The proof consists of two steps; the first part is similar to the proof of Theorem 1, using the intersection

ΛI= ΛAC′ ∩ ΛAD′ ∩ ΛBC′ ∩ Λ BD′

...

This ensemble may be empty, but only when δ = 0 and then the inequality is trivial, so δ >0 can be assumed in the rest of the proof

4) In your paper, relying on the assumption that the common part of the 4 different ensembles is not a null set, and δ >0, you derive a new inequalities below, where γ is the probability of coincidence (aside: somebody should ask Richard what the inequality is for 50% coincidence efficiency, γ=0.5, according to his LG paper).

Larsson & Gill wrote:We now have

δ ≥ 4 − 3/γ

...

Putting this into our modified CHSH inequality we arrive at

| E(AC′|ΛAC′) + E(AD′|ΛAD′)| + |E(BC′|ΛBC′) − E(BD′|ΛBD′)|≤ 6/γ − 4

5) Clearly, your above inequalities are not valid if δ = 0. Which means your new inequality is not valid if there is no common part of the 4 different ensembles.

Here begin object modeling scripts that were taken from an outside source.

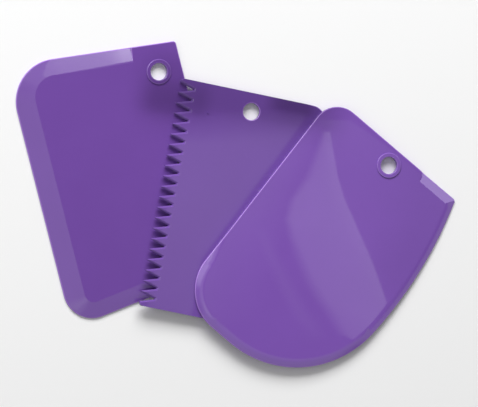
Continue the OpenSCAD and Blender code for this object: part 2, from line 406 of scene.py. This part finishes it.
def plastic(name, colour, look, place):
    """Glossy coloured plastic, a little uneven, as a thin moulded sheet is."""
    material = new_material(name)
    tree = material.node_tree
    where = add_node(tree, "ShaderNodeTexCoord").outputs["Object"]
    cloud = add_node(tree, "ShaderNodeTexNoise", {"Vector": where, **CLOUDS}).outputs["Fac"]
    scuff = scuffs(tree, where, place)
    connect(tree, tree.nodes["Principled BSDF"], {
        "Base Color": colour_with_rim_highlights(tree, cloud, colour, look),
        "Roughness": worn_roughness(tree, cloud, scuff, look),
        "IOR": PLASTIC_IOR,
        "Normal": relief(tree, where, scuff),
    })
    return material


def floor_paint(colour):
    material = new_material("floor paint")
    tree = material.node_tree
    connect(tree, tree.nodes["Principled BSDF"], {
        "Base Color": (*colour, 1),
        "Roughness": FLOOR_ROUGHNESS,
    })
    return material


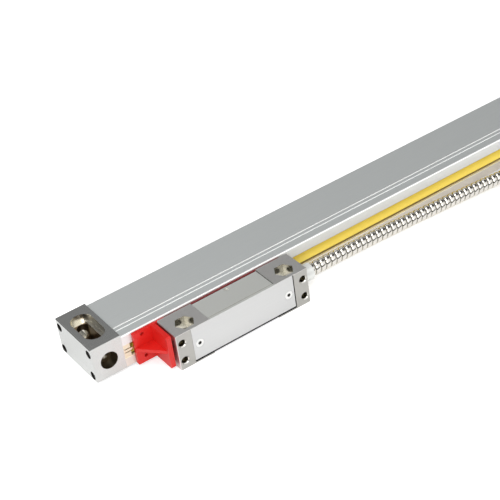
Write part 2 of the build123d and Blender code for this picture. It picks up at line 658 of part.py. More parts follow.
# Flat lead from the photocell board over the blade to the signal board
with BuildPart() as lead:
    slab(around(HEAD_X, LEAD_HALF), (BOARD_Y[1], LEAD_Y), (BLADE_Z[1], BLADE_Z[1] + LEAD_THICK))
    slab(around(HEAD_X, LEAD_HALF), (LEAD_Y - LEAD_THICK, LEAD_Y), (PHOTO_BOARD_Z[1], BLADE_Z[1]))
save(lead.part, "scan_lead")

with BuildPart() as board:
    slab(BOARD_X, BOARD_Y, BOARD_Z)
    for x in PILLAR_X:
        rod("y", BOARD_Y, x, HEAD_MID_Z, BOARD_SCREW_R + HEAD_PLAY, Mode.SUBTRACT)
save(board.part, "signal_board")

BOARD_HEAD = 1.2
BOARD_HEAD_R = 1.9
CHIP_WIDTHS = (10.0, 7.0, 3.0)
CHIP_GAPS = (2.1, 5.5, 2.5, 2.6)
CHIP_ROOM = (PILLAR_X[0] + BOARD_HEAD_R, PILLAR_X[1] - BOARD_HEAD_R)


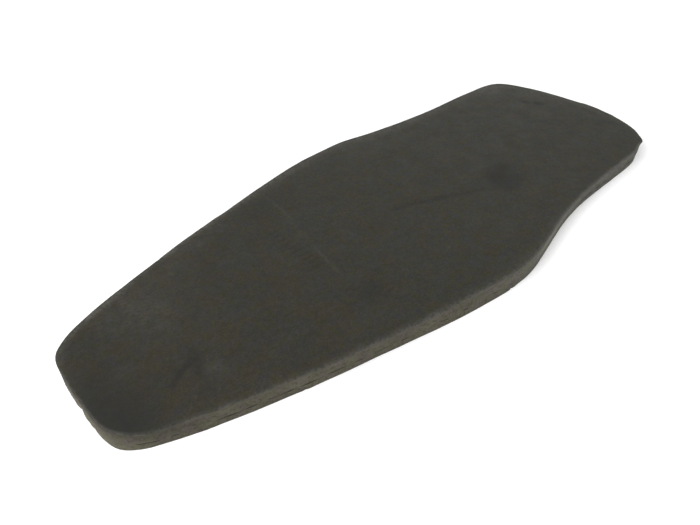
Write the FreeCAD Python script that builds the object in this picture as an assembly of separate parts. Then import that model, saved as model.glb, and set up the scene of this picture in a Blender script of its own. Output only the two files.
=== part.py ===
"""Back protector insert for a motorcycle jacket.

A flat die-cut pad of two bonded foam plies with a thin skin on each face.
Millimetres.  +X runs up the wearer's back, from the narrow lower end to the
wide upper end.  +Z points away from the wearer.  The origin is under the
middle of the pad, on the face that lies against the wearer's back.
"""
import FreeCAD, Part
import math
import os

# Overall size
LENGTH = 430.0
INNER_SKIN_THICKNESS = 0.4
COMFORT_FOAM_THICKNESS = 3.6
BOND_FILM_THICKNESS = 0.2
IMPACT_FOAM_THICKNESS = 7.2
OUTER_SKIN_THICKNESS = 0.6

# Plan shape: half widths, stations up the back from the lower end, and radii
LOWER_END_HALF_WIDTH = 34.5
LOWER_CORNER_RADIUS = 26.0
WAIST_STATION = 94.0
WAIST_HALF_WIDTH = 68.0
WAIST_RADIUS = 850.0
BLADE_STATION = 225.0
BLADE_HALF_WIDTH = 89.5
BLADE_RADIUS = 104.0
NECK_STATION = 299.0
NECK_HALF_WIDTH = 73.5
NECK_RADIUS = 330.0
UPPER_CORNER_HALF_WIDTH = 71.5
UPPER_CORNER_RADIUS = 35.0
CROWN_RADIUS = 146.0
CROWN_SLOPE_DEG = 18.5

# Small softening of the skins' outer edges
OUTER_EDGE_RADIUS = 0.45
INNER_EDGE_RADIUS = 0.25


def half_outline():
    """Corners of the right-hand side, from the lower end to the crown, each
    with the radius that rounds it: (x, y, radius)."""
    lower_end = -LENGTH / 2
    slope = math.radians(CROWN_SLOPE_DEG)
    crown = LENGTH / 2 + CROWN_RADIUS * (1 / math.cos(slope) - 1)
    upper_corner = crown - UPPER_CORNER_HALF_WIDTH * math.tan(slope)
    side = [
        (lower_end, LOWER_END_HALF_WIDTH, LOWER_CORNER_RADIUS),
        (lower_end + WAIST_STATION, WAIST_HALF_WIDTH, WAIST_RADIUS),
        (lower_end + BLADE_STATION, BLADE_HALF_WIDTH, BLADE_RADIUS),
        (lower_end + NECK_STATION, NECK_HALF_WIDTH, NECK_RADIUS),
        (upper_corner, UPPER_CORNER_HALF_WIDTH, UPPER_CORNER_RADIUS),
    ]
    return side, (crown, 0.0, CROWN_RADIUS)


def corners():
    """The whole closed outline, counterclockwise from the lower end."""
    side, crown = half_outline()
    right_side = [(x, -y, radius) for x, y, radius in side]
    left_side = list(reversed(side))
    return right_side + [crown] + left_side


def rounding(before, corner, after):
    """Start, middle and end of the arc that rounds a corner."""
    point = FreeCAD.Vector(corner[0], corner[1], 0)
    back = (FreeCAD.Vector(before[0], before[1], 0) - point).normalize()
    ahead = (FreeCAD.Vector(after[0], after[1], 0) - point).normalize()
    half_angle = back.getAngle(ahead) / 2
    radius = corner[2]
    setback = radius / math.tan(half_angle)
    to_middle = radius / math.sin(half_angle) - radius
    inward = (back + ahead).normalize()
    return point + back * setback, point + inward * to_middle, point + ahead * setback


def outline_wire():
    """Straight runs joined by tangent arcs, in the XY plane."""
    points = corners()
    count = len(points)
    arcs = []
    for i in range(count):
        arcs.append(rounding(points[i - 1], points[i], points[(i + 1) % count]))
    edges = []
    for i, (start, middle, end) in enumerate(arcs):
        edges.append(Part.Arc(start, middle, end).toShape())
        next_start = arcs[(i + 1) % count][0]
        edges.append(Part.LineSegment(end, next_start).toShape())
    return Part.Wire(edges)


def sheet(bottom, thickness):
    """One flat layer with the pad's outline."""
    face = Part.Face(outline_wire())
    face.translate(FreeCAD.Vector(0, 0, bottom))
    return face.extrude(FreeCAD.Vector(0, 0, thickness))


def rim_edges(shape, height):
    """The edges that run round a layer at one height."""
    level = []
    for edge in shape.Edges:
        box = edge.BoundBox
        if abs(box.ZMin - height) < 1e-6 and abs(box.ZMax - height) < 1e-6:
            level.append(edge)
    return level


def build():
    """Every layer of the pad by node name, from the wearer outwards."""
    layers = {}
    height = 0.0
    for name, thickness in (
        ("inner_skin", INNER_SKIN_THICKNESS),
        ("comfort_foam", COMFORT_FOAM_THICKNESS),
        ("bond_film", BOND_FILM_THICKNESS),
        ("impact_foam", IMPACT_FOAM_THICKNESS),
        ("outer_skin", OUTER_SKIN_THICKNESS),
    ):
        layers[name] = sheet(height, thickness)
        height += thickness
    inner = layers["inner_skin"]
    outer = layers["outer_skin"]
    layers["inner_skin"] = inner.makeFillet(INNER_EDGE_RADIUS, rim_edges(inner, 0.0))
    layers["outer_skin"] = outer.makeFillet(OUTER_EDGE_RADIUS, rim_edges(outer, height))
    return layers


os.makedirs("parts", exist_ok=True)
for node, solid in build().items():
    solid.exportStep("parts/" + node + ".step")
    print(node, "valid", solid.isValid(), "volume", round(solid.Volume, 1), "mm3")
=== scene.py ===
"""Looks of a foam back protector insert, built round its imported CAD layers.

Every visible piece is a closed mesh made from the CAD outline: two cut foam
plies, the glue line between them and the skins on both faces.  Metres.
"""
import math

import bpy
import numpy as np
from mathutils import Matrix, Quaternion, Vector, noise
from mathutils.kdtree import KDTree


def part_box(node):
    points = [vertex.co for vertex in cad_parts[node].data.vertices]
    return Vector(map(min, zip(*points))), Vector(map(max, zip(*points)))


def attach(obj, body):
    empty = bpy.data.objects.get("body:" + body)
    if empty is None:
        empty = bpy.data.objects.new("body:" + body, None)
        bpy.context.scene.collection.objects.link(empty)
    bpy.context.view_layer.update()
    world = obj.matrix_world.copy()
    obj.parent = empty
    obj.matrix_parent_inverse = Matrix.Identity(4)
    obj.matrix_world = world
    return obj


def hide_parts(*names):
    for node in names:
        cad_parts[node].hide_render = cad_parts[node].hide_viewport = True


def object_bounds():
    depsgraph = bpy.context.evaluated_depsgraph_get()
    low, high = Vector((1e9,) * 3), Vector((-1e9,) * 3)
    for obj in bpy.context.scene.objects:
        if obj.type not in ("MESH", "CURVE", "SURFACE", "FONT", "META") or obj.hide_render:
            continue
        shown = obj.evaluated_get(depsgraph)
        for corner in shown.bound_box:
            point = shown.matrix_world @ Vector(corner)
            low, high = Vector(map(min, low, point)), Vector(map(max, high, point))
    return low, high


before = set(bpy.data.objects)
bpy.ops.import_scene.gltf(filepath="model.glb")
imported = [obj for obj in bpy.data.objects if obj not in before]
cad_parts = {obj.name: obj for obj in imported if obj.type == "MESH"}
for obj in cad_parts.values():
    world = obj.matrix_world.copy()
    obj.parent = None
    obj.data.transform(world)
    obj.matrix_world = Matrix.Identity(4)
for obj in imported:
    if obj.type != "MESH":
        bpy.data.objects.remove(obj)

cad_low, cad_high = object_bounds()

MM = 0.001

# Heights of the layers, from the frame
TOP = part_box("outer_skin")[1].z
SKIN_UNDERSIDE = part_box("outer_skin")[0].z
SKIN_THICKNESS = TOP - SKIN_UNDERSIDE
BOND_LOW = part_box("bond_film")[0].z
BOND_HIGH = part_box("bond_film")[1].z
BOND_MIDDLE = (BOND_LOW + BOND_HIGH) / 2
INNER_SKIN_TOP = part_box("inner_skin")[1].z
FLOOR = cad_low.z

# How finely the pieces are meshed, how many steps the outline is blurred over, and
# the angle above which an edge is shaded sharp
OUTLINE_STEPS = 4400
OUTLINE_BLUR = 8.0
SKIN_LONG_CELLS = 470
SKIN_SHORT_CELLS = 150
ROLL_STEPS = 7
INNER_ROLL_STEPS = 3
SHOULDER_STEPS = 4
WALL_SAMPLES = 2200
IMPACT_ROWS = 17
COMFORT_ROWS = 9
SHARP_ANGLE_DEG = 50

# Points of the CAD mesh that count as one: their gap in mm, their digits in metres
SAME_PLACE = 0.01
PLACE_DIGITS = 6

# Directions of the outline's normal, in degrees, where its long sides begin and end
LOWER_CORNER_NORMAL = 145.0
UPPER_CORNER_NORMAL = 55.0

# The hand-guided cut strays from the pattern: (x, y) on the outline, outward
# amount and reach each way, all in mm.  The order is counterclockwise: the side
# at -Y, the wide end, the side at +Y, the narrow end.
STRAYS = [
    ((156, -72), 0.2, 14),
    ((191, -69), 1.4, 5),
    ((194, -66), 0.6, 18),
    ((211, -37), 2.3, 16),
    ((213, -31), 0.45, 4),
    ((214, -15), 3.1, 14),
    ((215, -7), 0.5, 5),
    ((215, 8), 1.2, 14),
    ((210, 37), 2.4, 22),
    ((196, 64), 4.4, 15),
    ((160, 72), 2.0, 26),
    ((125, 73), 1.9, 26),
    ((92, 74), 2.7, 24),
    ((64, 78), 2.3, 20),
    ((33, 85), 2.3, 18),
    ((5, 88), -0.6, 12),
    ((-24, 84), 1.9, 24),
    ((-58, 79), 1.2, 22),
    ((-94, 71), 0.3, 4),
    ((-114, 66), 1.4, 28),
    ((-131, 63), 0.4, 15),
    ((-164, 52), -0.3, 7),
    ((-170, 50), 2.3, 30),
    ((-184, 46), 0.35, 8),
    ((-203, 38), 1.0, 18),
    ((-203, 39), -0.3, 7),
    ((-211, 31), 0.5, 6),
    ((-214, 20), 0.4, 14),
    ((-214, 17), -1.1, 8),
]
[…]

6) You admit in your other paper that in EPR experiments, the correlations are calculated from 4 different ensembles of particles.

Gill wrote:In each run, Alice and Bob are each sent one of a new pair of particles in the singlet state. While their particles are en route to them, they each toss a fair coin in order to choose one of their two measurement directions. In total 4N times, Alice observes either A = 1 or A' = 1 say, and Bob observes either B = 1 or B' = 1. At the end of the experiment, four "correlations" are calculated; these are simply the four sample means of the products AB, AB', A'B and A'B'. Each correlation is based on a different subset, of expected size N runs, and determined by the 8N fair coin tosses.

7) You admit when I specifically asked you, that indeed the 4 ensembles in the EPR experiments are disjoint:

gill1109 wrote:minkwe wrote:... do you deny the fact that the sets of particles used to measure each correlation are disjoint?

Answer: No.

8) Yet you continue to believe that experiments, measure and calculate correlations from 4 disjoint ensembles have confirmed Bell's theorem, which relies on an inequality using a single ensemble of particles.

9) Yet you continue to believe that QM, which makes predictions for 4 disjoint ensembles particles, violates the CHSH which is derived from a single ensemble of particles.

10) Yet you claim not to understand when I say:

the apparent violation of the CHSH by QM and experiment is only due to the error of substituting actual results from 4 disjoint ensembles into an inequality which expects counterfactual results from a single ensemble. In fact you make the jaw-dropping claim that:

gill1109 wrote:minkwe wrote:"We can not substitute actual outcomes from a different set of particles for counterfactual outcomes of a single set of particles."

Nobody is doing that. There is a substitution of theoretical mean values by empirically observed averages.

11) Forgetting that you have already admitted already that the theoretical mean values are obtained from the same ensemble of particles, while the empirically observed averages are obtained from 4 disjoint ensembles of particles.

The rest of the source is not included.